■ AIM
Only the lines from the one containing "turn.angle = math.radians(360.0)" through the one containing "depsgraph = bpy.context.evaluated_depsgraph_get()" are wanted. Give them again exactly, both ends included.

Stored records
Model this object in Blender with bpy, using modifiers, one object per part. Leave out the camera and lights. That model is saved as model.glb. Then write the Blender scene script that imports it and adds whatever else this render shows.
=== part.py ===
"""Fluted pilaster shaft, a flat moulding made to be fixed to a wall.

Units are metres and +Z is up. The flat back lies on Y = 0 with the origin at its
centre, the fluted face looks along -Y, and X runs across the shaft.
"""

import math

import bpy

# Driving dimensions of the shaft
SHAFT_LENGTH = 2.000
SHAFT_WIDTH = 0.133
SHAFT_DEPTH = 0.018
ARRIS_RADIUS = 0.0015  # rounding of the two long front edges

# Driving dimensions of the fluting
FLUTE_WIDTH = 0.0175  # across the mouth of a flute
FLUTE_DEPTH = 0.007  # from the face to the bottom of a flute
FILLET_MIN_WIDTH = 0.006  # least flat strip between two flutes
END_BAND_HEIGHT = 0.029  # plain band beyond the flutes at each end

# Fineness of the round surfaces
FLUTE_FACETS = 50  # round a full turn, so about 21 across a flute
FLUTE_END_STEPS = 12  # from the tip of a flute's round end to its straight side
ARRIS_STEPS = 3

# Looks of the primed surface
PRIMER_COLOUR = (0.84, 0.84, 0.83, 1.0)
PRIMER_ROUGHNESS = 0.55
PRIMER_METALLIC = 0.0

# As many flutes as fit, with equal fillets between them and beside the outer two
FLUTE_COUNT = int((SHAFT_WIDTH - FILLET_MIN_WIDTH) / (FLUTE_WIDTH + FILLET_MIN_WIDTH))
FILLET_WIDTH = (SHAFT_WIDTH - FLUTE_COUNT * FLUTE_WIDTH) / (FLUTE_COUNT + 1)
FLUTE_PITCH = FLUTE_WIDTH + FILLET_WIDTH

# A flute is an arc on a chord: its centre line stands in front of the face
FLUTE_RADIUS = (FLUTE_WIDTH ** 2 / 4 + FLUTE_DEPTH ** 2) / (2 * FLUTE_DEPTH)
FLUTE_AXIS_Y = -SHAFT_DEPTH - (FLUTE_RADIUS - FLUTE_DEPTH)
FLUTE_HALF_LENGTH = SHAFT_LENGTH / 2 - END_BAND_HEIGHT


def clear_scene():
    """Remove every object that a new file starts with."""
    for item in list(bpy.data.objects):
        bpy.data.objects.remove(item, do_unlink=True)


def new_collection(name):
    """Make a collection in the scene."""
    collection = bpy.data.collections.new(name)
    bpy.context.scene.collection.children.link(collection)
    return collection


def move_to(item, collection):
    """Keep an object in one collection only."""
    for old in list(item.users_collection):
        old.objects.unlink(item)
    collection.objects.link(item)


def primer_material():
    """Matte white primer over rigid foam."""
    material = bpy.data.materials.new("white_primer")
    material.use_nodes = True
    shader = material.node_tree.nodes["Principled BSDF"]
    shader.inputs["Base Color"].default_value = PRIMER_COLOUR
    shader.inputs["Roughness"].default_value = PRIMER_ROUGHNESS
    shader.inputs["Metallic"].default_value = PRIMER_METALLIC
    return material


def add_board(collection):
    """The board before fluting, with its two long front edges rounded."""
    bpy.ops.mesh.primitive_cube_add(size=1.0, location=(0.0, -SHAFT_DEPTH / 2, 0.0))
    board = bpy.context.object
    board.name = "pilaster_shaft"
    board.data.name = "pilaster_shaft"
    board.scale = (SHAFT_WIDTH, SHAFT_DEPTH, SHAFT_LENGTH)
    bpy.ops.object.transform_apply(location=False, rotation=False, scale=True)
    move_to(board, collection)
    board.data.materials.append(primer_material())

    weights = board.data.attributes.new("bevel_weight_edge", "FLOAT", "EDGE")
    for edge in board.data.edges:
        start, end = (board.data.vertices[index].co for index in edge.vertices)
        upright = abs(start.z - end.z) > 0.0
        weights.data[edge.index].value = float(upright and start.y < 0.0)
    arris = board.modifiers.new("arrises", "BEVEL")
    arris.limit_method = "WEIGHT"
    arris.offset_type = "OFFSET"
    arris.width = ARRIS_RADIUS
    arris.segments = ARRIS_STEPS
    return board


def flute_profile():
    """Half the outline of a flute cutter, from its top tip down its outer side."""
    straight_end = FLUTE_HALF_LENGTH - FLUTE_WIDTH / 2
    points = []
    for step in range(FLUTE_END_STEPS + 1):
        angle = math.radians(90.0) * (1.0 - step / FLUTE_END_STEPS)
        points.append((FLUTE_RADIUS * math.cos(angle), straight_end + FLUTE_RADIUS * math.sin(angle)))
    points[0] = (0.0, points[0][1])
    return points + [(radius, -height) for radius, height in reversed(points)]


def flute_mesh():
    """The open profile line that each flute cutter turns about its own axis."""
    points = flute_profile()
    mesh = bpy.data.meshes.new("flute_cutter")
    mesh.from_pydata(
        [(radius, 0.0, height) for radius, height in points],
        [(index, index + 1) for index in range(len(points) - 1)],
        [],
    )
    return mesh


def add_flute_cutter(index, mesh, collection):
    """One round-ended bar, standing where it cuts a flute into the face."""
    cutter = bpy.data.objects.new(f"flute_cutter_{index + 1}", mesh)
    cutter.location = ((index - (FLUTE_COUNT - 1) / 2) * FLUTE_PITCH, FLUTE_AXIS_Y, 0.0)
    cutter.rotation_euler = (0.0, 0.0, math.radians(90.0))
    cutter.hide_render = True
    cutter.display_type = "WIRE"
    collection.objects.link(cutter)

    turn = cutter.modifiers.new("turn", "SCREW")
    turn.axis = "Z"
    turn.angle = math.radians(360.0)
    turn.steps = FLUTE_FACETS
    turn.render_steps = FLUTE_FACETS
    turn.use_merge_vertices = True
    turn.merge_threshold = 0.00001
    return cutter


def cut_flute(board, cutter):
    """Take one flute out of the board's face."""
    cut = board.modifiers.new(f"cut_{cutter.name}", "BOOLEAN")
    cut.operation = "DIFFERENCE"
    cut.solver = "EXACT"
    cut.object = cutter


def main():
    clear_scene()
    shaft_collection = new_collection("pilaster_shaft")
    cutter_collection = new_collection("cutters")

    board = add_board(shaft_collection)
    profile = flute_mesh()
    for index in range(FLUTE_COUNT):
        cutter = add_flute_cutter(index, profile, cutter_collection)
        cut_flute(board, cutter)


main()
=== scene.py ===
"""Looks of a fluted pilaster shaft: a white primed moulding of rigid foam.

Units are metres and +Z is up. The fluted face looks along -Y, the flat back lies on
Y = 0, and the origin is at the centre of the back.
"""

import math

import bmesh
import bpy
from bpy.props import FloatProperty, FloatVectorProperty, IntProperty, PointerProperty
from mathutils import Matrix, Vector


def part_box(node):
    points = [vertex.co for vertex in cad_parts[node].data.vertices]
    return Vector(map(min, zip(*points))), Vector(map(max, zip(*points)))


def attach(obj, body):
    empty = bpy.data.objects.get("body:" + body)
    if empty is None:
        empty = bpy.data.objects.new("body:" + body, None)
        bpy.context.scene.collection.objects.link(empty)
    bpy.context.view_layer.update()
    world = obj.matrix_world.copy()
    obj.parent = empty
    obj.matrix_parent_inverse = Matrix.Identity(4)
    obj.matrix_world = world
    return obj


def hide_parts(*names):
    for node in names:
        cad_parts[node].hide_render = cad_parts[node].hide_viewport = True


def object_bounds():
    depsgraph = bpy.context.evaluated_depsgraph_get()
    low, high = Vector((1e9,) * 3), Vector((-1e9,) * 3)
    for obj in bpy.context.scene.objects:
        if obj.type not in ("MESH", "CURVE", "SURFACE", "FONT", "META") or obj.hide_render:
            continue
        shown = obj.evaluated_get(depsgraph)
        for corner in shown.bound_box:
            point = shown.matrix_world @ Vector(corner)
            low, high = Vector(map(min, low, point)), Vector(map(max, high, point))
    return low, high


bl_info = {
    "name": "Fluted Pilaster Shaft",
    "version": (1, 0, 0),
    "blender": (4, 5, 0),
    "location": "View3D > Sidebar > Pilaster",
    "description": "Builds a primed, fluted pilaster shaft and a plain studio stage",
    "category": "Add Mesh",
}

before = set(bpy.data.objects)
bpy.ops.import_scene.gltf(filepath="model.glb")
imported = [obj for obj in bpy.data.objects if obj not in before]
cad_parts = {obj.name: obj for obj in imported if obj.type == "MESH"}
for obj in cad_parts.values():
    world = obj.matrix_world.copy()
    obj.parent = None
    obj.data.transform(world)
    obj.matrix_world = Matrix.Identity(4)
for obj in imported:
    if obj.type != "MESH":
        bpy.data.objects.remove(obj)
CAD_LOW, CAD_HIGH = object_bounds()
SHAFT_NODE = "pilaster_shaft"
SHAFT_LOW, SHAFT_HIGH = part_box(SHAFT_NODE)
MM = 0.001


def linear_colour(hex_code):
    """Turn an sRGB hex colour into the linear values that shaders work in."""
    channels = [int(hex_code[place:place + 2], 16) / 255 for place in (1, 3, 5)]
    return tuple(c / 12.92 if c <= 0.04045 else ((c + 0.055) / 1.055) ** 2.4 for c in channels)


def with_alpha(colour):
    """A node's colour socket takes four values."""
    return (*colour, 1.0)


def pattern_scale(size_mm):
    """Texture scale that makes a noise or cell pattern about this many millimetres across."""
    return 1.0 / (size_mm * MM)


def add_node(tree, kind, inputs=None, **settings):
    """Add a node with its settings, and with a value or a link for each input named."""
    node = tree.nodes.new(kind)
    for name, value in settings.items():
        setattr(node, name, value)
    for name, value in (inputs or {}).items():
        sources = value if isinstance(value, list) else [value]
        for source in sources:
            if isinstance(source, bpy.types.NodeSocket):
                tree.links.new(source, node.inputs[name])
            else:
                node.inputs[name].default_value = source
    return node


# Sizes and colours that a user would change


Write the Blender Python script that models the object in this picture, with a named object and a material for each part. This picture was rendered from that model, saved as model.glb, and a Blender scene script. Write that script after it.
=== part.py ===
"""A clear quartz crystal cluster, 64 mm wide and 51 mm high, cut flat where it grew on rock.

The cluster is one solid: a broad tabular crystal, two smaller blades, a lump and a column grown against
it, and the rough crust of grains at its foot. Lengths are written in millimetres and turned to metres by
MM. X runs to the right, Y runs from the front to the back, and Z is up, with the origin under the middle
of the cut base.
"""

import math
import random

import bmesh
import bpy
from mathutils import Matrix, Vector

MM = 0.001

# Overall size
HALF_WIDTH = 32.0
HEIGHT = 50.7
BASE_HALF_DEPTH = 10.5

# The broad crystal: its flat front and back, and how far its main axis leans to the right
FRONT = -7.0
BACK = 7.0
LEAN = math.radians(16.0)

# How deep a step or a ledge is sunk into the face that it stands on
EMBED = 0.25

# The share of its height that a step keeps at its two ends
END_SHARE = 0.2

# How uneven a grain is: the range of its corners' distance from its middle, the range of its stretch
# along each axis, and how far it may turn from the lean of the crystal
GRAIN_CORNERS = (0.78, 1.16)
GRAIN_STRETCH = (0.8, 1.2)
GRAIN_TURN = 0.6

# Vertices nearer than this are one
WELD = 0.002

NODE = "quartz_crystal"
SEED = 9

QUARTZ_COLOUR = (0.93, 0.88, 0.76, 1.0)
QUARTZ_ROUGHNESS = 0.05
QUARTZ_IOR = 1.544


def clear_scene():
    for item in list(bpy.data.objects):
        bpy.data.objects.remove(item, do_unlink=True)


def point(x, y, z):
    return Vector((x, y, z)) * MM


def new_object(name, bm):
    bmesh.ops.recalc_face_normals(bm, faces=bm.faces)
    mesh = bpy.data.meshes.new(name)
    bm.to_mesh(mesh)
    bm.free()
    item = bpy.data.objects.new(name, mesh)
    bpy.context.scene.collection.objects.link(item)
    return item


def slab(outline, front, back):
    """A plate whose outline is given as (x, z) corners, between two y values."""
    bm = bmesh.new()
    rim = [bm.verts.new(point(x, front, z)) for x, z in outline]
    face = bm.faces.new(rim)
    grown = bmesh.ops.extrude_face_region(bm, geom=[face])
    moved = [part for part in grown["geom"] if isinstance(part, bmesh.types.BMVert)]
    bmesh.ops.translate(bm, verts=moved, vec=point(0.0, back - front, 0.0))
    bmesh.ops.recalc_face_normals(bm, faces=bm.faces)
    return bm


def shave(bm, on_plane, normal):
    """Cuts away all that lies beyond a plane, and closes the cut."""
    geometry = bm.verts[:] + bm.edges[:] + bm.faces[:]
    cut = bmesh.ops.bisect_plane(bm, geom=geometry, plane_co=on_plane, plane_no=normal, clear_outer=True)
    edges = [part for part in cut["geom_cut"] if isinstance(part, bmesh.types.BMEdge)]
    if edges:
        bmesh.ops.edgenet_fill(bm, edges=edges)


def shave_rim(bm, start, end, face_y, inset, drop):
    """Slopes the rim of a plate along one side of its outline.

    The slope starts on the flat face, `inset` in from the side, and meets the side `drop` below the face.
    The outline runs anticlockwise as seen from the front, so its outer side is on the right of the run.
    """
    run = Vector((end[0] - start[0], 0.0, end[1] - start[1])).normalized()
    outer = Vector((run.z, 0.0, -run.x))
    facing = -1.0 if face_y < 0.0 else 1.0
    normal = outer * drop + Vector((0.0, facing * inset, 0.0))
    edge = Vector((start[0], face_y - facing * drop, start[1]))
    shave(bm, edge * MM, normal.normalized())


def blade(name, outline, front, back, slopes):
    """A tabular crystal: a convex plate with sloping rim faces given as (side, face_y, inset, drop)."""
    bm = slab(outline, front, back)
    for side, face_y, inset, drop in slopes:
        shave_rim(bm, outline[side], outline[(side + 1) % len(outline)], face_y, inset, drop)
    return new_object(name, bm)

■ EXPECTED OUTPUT
    turn.angle = math.radians(360.0)
    turn.steps = FLUTE_FACETS
    turn.render_steps = FLUTE_FACETS
    turn.use_merge_vertices = True
    turn.merge_threshold = 0.00001
    return cutter


def cut_flute(board, cutter):
    """Take one flute out of the board's face."""
    cut = board.modifiers.new(f"cut_{cutter.name}", "BOOLEAN")
    cut.operation = "DIFFERENCE"
    cut.solver = "EXACT"
    cut.object = cutter


def main():
    clear_scene()
    shaft_collection = new_collection("pilaster_shaft")
    cutter_collection = new_collection("cutters")

    board = add_board(shaft_collection)
    profile = flute_mesh()
    for index in range(FLUTE_COUNT):
        cutter = add_flute_cutter(index, profile, cutter_collection)
        cut_flute(board, cutter)


main()
=== scene.py ===
"""Looks of a fluted pilaster shaft: a white primed moulding of rigid foam.

Units are metres and +Z is up. The fluted face looks along -Y, the flat back lies on
Y = 0, and the origin is at the centre of the back.
"""

import math

import bmesh
import bpy
from bpy.props import FloatProperty, FloatVectorProperty, IntProperty, PointerProperty
from mathutils import Matrix, Vector


def part_box(node):
    points = [vertex.co for vertex in cad_parts[node].data.vertices]
    return Vector(map(min, zip(*points))), Vector(map(max, zip(*points)))


def attach(obj, body):
    empty = bpy.data.objects.get("body:" + body)
    if empty is None:
        empty = bpy.data.objects.new("body:" + body, None)
        bpy.context.scene.collection.objects.link(empty)
    bpy.context.view_layer.update()
    world = obj.matrix_world.copy()
    obj.parent = empty
    obj.matrix_parent_inverse = Matrix.Identity(4)
    obj.matrix_world = world
    return obj


def hide_parts(*names):
    for node in names:
        cad_parts[node].hide_render = cad_parts[node].hide_viewport = True


def object_bounds():
    depsgraph = bpy.context.evaluated_depsgraph_get()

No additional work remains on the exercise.